DEMix Layers: Disentangling Domains for Modular Language Modeling
This work addresses domain-specific challenges in language modeling, offering modularity for improved generalization and flexibility, though it is incremental in building on existing mixture-of-experts approaches.
The paper tackles the problem of domain adaptation in language models by introducing DEMix layers, which condition the model on input text domains, resulting in reduced test-time perplexity, increased training efficiency, and rapid adaptation with minimal overhead.

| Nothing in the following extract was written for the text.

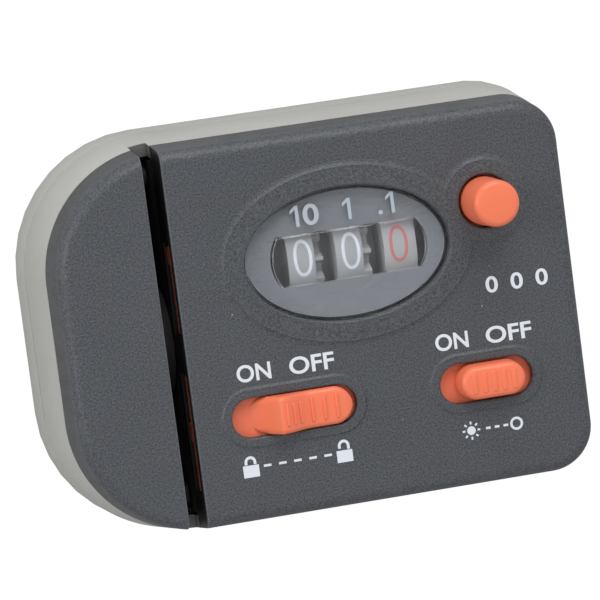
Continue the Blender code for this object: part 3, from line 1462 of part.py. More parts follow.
def reset_spring():
    low = TAB_TOP_Z + GAP + SPRING_WIRE
    high = COVER_INSIDE_Z - GAP - BUTTON_FLANGE_THICK - GAP - SPRING_WIRE
    count = SPRING_TURNS * SPRING_POINTS
    curve = bpy.data.curves.new("reset_spring", "CURVE")
    curve.dimensions = "3D"
    curve.bevel_depth = SPRING_WIRE
    curve.bevel_resolution = 1
    curve.use_fill_caps = True
    spline = curve.splines.new("POLY")
    spline.points.add(count)
    for i, point in enumerate(spline.points):
        angle = math.tau * i / SPRING_POINTS
        z = low + (high - low) * i / count
        point.co = (SPRING_RADIUS * math.cos(angle), SPRING_RADIUS * math.sin(angle), z, 1)
    spring = bpy.data.objects.new("reset_spring", curve)
    spring.location = (BUTTON_X, BUTTON_Y, 0)
    bpy.data.collections[PARTS].objects.link(spring)
    curve.materials.append(make_material("steel"))


def lever_point(distance, angle):
    """A point round the lever's pivot, in Y and Z."""
    return (PIVOT_Y + distance * math.cos(angle), LEVER_PIVOT_Z + distance * math.sin(angle))


def reset_lever():
    """The rocker under the button, with a finger for each drum's heart cam."""
    bore = SHAFT_RADIUS + RUN_GAP
    root = (bore + LEVER_HUB_RADIUS) / 2
    right = BUTTON_X + LEVER_ARM_WIDTH / 2
    planes = []
    for position in (-1, 0, 1):
        face = DRUMS_X + position * DRUM_PITCH - DRUM_WIDTH / 2
        planes.append(face - LUG_THICK - RUN_GAP - FINGER_THICK)
    start = planes[0]
    pivot = (start, PIVOT_Y, LEVER_PIVOT_Z)
    lever = ring("reset_lever", bore, LEVER_HUB_RADIUS, pivot, right - start, BORE_STEPS)
    arm_top = STEM_END_Z - GAP
    arm_end = BUTTON_Y - STEM_RADIUS
    arm = [
        lever_point(root, ARM_ROOT_ANGLES[0]),
        (arm_end, arm_top),
        (arm_end, arm_top - LEVER_ARM_THICK),
        lever_point(root, ARM_ROOT_ANGLES[1]),
    ]
    arm_x = BUTTON_X - LEVER_ARM_WIDTH / 2
    join(lever, flat_piece("lever_arm", [arm], LEVER_ARM_WIDTH - BITE, (arm_x, 0, 0), ALONG_X))
    top = LEVER_PIVOT_Z + FINGER_RISE
    tip_y = DIAL_Y + HEART_RADIUS + FINGER_CLEAR
    shoulder_y = PIVOT_Y - LEVER_HUB_RADIUS
    finger = [
        lever_point(root, FINGER_ROOT_ANGLES[0]),
        (shoulder_y, top),
        (tip_y, top),
        (tip_y, top - FINGER_HEIGHT),
        (shoulder_y - FINGER_HEIGHT / 2, top - FINGER_HEIGHT),
        lever_point(root, FINGER_ROOT_ANGLES[1]),
    ]
    for i, x in enumerate(planes):
        nudge = BITE / 4 if i == 0 else 0.0
        join(lever, flat_piece("finger_%d" % i, [finger], FINGER_THICK, (x + nudge, 0, 0), ALONG_X))
    finish(lever, "steel")


def main():
    clear_scene()
    make_collection(PARTS)
    make_collection(CUTTERS)
    front_cover()
    nose_cover()
    rear_shell()
    line_channel()
    back_cover()
    rod_pads()
    battery_door()
    screws()
    lens()
    dial_plate()
    drums()
    measuring_wheel()
    wheel_tyre()
    shafts()
    bushes()
    gear_train()
    counter_frame()
    line_guides()
    linelock_slider()
    lock_plate()
    lock_retainer()
    light_slider()
    light_circuit()
    battery()
    reset_button()
    reset_spring()
    reset_lever()


main()
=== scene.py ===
"""Looks of a fishing line counter: a black case on a grey back, a dial with three
number drums, an orange-red reset button and two orange-red sliders.

The counter lies on its back with the face up. X runs along the face from the
nose, Y the way the line runs, and Z up. Sizes are in metres.
"""
import math

import bmesh
import bpy
from mathutils import Matrix, Vector
from mathutils.geometry import delaunay_2d_cdt


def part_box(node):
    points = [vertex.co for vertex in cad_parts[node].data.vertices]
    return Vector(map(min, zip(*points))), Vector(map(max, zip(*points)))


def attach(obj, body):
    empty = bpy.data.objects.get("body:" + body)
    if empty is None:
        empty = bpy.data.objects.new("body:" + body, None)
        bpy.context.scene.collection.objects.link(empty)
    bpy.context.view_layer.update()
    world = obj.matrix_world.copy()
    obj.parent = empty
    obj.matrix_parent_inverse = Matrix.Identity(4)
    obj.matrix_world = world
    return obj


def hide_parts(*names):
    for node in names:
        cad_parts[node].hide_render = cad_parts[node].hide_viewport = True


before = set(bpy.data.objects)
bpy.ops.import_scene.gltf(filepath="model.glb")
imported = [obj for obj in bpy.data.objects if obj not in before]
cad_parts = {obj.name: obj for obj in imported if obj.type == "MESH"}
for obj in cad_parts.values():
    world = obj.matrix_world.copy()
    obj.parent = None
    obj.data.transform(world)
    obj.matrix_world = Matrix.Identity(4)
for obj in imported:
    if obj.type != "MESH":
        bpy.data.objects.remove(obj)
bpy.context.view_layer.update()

MM = 0.001

# Photograph's camera, in the frame of the counter
CAMERA_PLACE = (-133.963 * MM, 72.791 * MM, 618.394 * MM)
CAMERA_RIGHT = (0.964838, -0.128380, 0.229363)
CAMERA_UP = (0.150762, 0.985096, -0.082811)
CAMERA_BACK = (-0.215313, 0.114479, 0.969812)
CAMERA_LENS = 260.0
CAMERA_SENSOR = 36.0
CAMERA_CLIP = (0.01, 10.0)
LAMP_DISTANCE = 0.75

# Case, as the solids have it
DRAFT_SHARE = 0.114
EDGE_FILLET = 1.8 * MM
NOSE_RADIUS = 17.0 * MM
CORNER_RADIUS = 6.4 * MM
WALL = 1.8 * MM
SLOT_WALL = 1.5 * MM
SLOT_LIP = 0.28 * MM
NOSE_STEPS = 40
CORNER_STEPS = 18
FILLET_STEPS = 8
LIP_STEPS = 4
GUARD = 0.06 * MM
NEAR = 0.001 * MM
TRENCH_DEPTH = 2.3 * MM
PIECE_GAP = 0.3 * MM
JAW_WINDOWS = ((0.55 * MM, 13.65 * MM), (-21.95 * MM, -4.85 * MM))
JAW_WINDOW_HEIGHT = 4.0 * MM

# Places on the face
DIAL_PLACE = (4.35 * MM, 8.85 * MM)
DIAL_HALF = (14.93 * MM, 9.45 * MM)
BUTTON_PLACE = (24.95 * MM, 13.25 * MM)
BUTTON_HOLE = 3.8 * MM
LOCK_PLACE = (-6.15 * MM, -12.07 * MM)
LOCK_LENGTH = 18.05 * MM
LIGHT_PLACE = (22.0 * MM, -12.0 * MM)
LIGHT_LENGTH = 13.6 * MM
SLIDER_WIDTH = 5.6 * MM
SLIDER_TRAVELS = (("linelock_slider", 2.5 * MM), ("light_slider", 2.2 * MM))
LIP_RADIUS = 0.3 * MM
OPENING_STEPS = 144
SLOT_END_STEPS = 28

# Raised rings round the dial with the button, and round the two sliders: reach
# outwards from the middle of the ring, and rise, both in millimetres
DIAL_RING_GROW = (3.3 * MM, 3.1 * MM)
BUTTON_RING_RADIUS = 6.1 * MM
SLIDER_RING_GROW = 1.35 * MM
DIAL_RING = (
    (0.46, 0.0), (0.41, 0.03), (0.36, 0.045), (0.31, 0.04), (0.26, 0.05),
    (-0.16, 0.24), (-0.22, 0.29), (-0.28, 0.32), (-0.33, 0.32), (-0.40, 0.29),
)
SLIDER_RING = (
    (0.24, 0.0), (0.19, 0.03), (0.14, 0.05), (-0.06, 0.23),
    (-0.12, 0.28), (-0.18, 0.29), (-0.26, 0.26),
)
RING_MARGIN = (0.06, 0.08)
DIAL_SLOPE = 0.18 * MM

# Lens over the dial, and the raised window in it
LENS_GAP = 0.18 * MM
LENS_EDGE = 0.2 * MM
LENS_WALL = 0.3 * MM
LENS_TOP = 0.7 * MM
FLANGE_THICK = 1.0 * MM
PLATE_GAP = 0.05 * MM
WINDOW_LIP = 0.22 * MM
WINDOW_STEP = 0.34 * MM
WINDOW_CROWN = 0.5 * MM
WINDOW_GUARDS = (-0.12 * MM, -0.04 * MM)
WINDOW_PLACE = (4.65 * MM, 8.85 * MM)
WINDOW_HALF = (10.05 * MM, 3.55 * MM)
WINDOW_BULGE = 1.2 * MM

# Band of a drum, as rise over the drum in millimetres and share of the width, and digits
BAND_PROFILE = ((-0.3, 0), (-0.3, 1), (0.02, 1), (0.06, 0.97), (0.06, 0.03), (0.02, 0))
BAND_STEPS = 128
BAND_START = 1.5 * MM
TENTHS_BAND = 5.3 * MM
DIGIT_HALF = (1.35 * MM, 2.4 * MM)
DIGIT_ONE_HALF = 0.75 * MM
DIGIT_START = 2.2 * MM
DIGIT_OUT = 0.055 * MM
DIGIT_THICK = 0.025 * MM
DIGIT_WEIGHT = -0.014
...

We introduce a new domain expert mixture (DEMix) layer that enables conditioning a language model (LM) on the domain of the input text. A DEMix layer is a collection of expert feedforward networks, each specialized to a domain, that makes the LM modular: experts can be mixed, added or removed after initial training. Extensive experiments with autoregressive transformer LMs (up to 1.3B parameters) show that DEMix layers reduce test-time perplexity, increase training efficiency, and enable rapid adaptation with little overhead. We show that mixing experts during inference, using a parameter-free weighted ensemble, allows the model to better generalize to heterogeneous or unseen domains. We also show that experts can be added to iteratively incorporate new domains without forgetting older ones, and that experts can be removed to restrict access to unwanted domains, without additional training. Overall, these results demonstrate benefits of explicitly conditioning on textual domains during language modeling.